TIME    APP                       MEMCACHE

0s   R1> data = null ------------> GET data
     R1> data = longtime()
0.5s R2> data = null ------------> GET data
     R2> data = longtime()
0.6s R1> CACHE data -------------> SET data TTL 30s
     R1> display(data)
1s   R3> data = xxx -------------> GET data
     R3> display(data)
1.1s R2> CACHE data -------------> SET data TTL 30s
     R2> display(data)
1.5s R4> data = xxx -------------> GET data
     R4> display(data)

While the longtime() process is still running from R1, R2 arrives and spawns another longtime() process as the cache is empty. Without any cache each of the 60 requests arriving over 30s would call longtime(), and the max concurrent longtime() processes would be 2. With this cache implementation, longtime() will be called only twice over 30s, but the max concurrent longtime() processes is still 2. This burst of concurrent uncached requests every 30s as the cache expires is referred to as a “thundering herd” of uncached requests.

Peak capacity is constrained by max concurrency so is in theory unchanged with or without the cache. In reality this implementation will provide benefit applied across a range of different longtime() processes and randomly distributed traffic: the likelihood of expiry times of different cache keys lining up is rare although is a problem on cold cache startup.

Avoiding Uncached Traffic Bursts

Uncached bursts of requests in a vanilla implementation occur:

You either need to avoid these situations in high traffic areas, or introduce a shared mutex to ensure a single longtime() process with further concurrent requests waiting for it to complete. I prefer the avoidance approach.

Ejection shouldn’t be a problem for high traffic cache keys, which will be protected by the LRU algorithm. Cold start occurs after the cache is reset or a a new cache is deployed, and can be avoided by gradually ramping up traffic from your load balancers to a new or reset cache or having warm-up script that triggers population before deployment. Such techniques along with multi-host cache resilience is probably a topic for a different article so I won’t dwell on it.

To avoid expiry, you simply need to re-update the cache before the expiry time is reached…

Fixed Probability Cache Update

To update the cache before expiry we can use a probability-based update mechanism. On a cache hit, longtime() is executed anyway and cache updated based on a small random probability.

APP                       MEMCACHE

data = xxx -------------> GET data
IF (RANDOM() < 1%)
    data = longtime()
    CACHE data ---------> SET data TTL 30s

The million dollar question: what should the probability be? It’s tricky and depends on traffic levels, expiry time, cache size, and how much you need to avoid cache expiry. If traffic was 100 requests/s and cache TTL of 30s, we expect ~3000 cached requests before cache expiry. You might choose a probability of 0.1% as you’d expect one in every 1000 requests to update the cache, i.e every 10s.

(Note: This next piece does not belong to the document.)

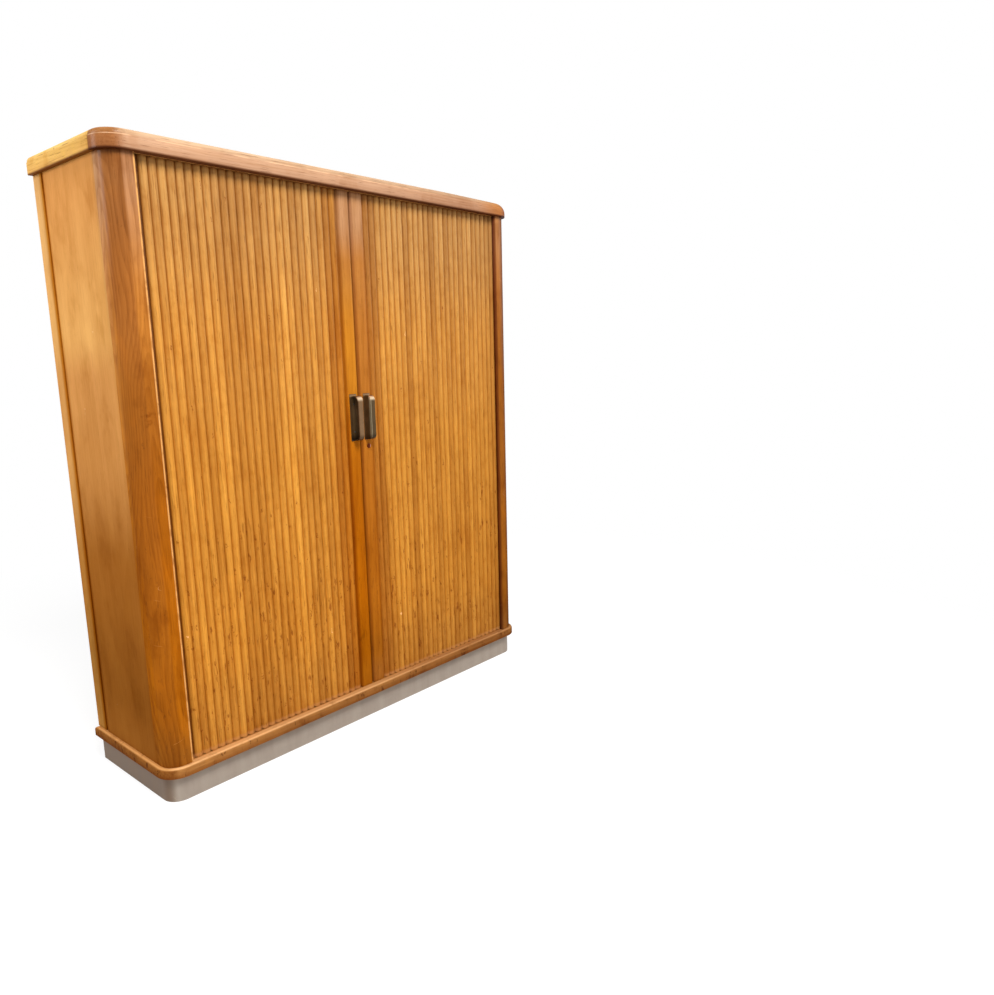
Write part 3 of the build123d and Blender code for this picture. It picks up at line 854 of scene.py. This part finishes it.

Variable Probability Cache Update

This answers the question “what should the probability be” by setting the probability extremely small when the cache has just been updated, with probability increasing the closer the cache key gets to expiry. It does require that the expiry time is available to the application which may need to be stored within the cached data blob.

APP                              MEMCACHE

data, expiryTime = xxx, yy ----> GET data
chance = (expiryTime - Now()) / TTL
IF (RANDOM() < chance)
    data = longtime()
    CACHE data ---------> SET data TTL 30s

The pseudocode above illustrates a simple linear change in probability over time: in reality a exponential relationship will provide more consistent cache refresh rates over a range of traffic levels but this is really something you need to load test with the performance of your own application.

Out of Band Cache Update

While you are thinking about caching data generated on-request to improve the capacity of your system, you should step back and consider more fundamental changes to your application architecture. Turning the database inside out on the Confluent blog is an excellent read around this area. Performing heavy processes on-request result in a bad user experience (long request times): these don’t go away with an on-request generated cache, just become less frequent.

You should consider a push rather than pull based architecture. A change in the master dataset results in a change message to which a process can subscribe to execute longtime() and push the result into a fast-access read projection datastore (the “cache”). This pattern is known as Command Query Responsibility Segregation (CQRS). The read projection is essential to the operation of your application so must be resilient and sized correctly: if you can only cope with your traffic with the TTL cache operating anyway, you’re already in this situation.

Or consider making the application where the change is made responsible for denormalising and populating the read cache. i.e. longtime() is executed by the application through which the update to the underlying data is made. Less flexible than a CQRS approach, but easier to implement – in particular there is less burden around handling the asynchrous nature of CQRS.

Such approaches will become essential as you scale further.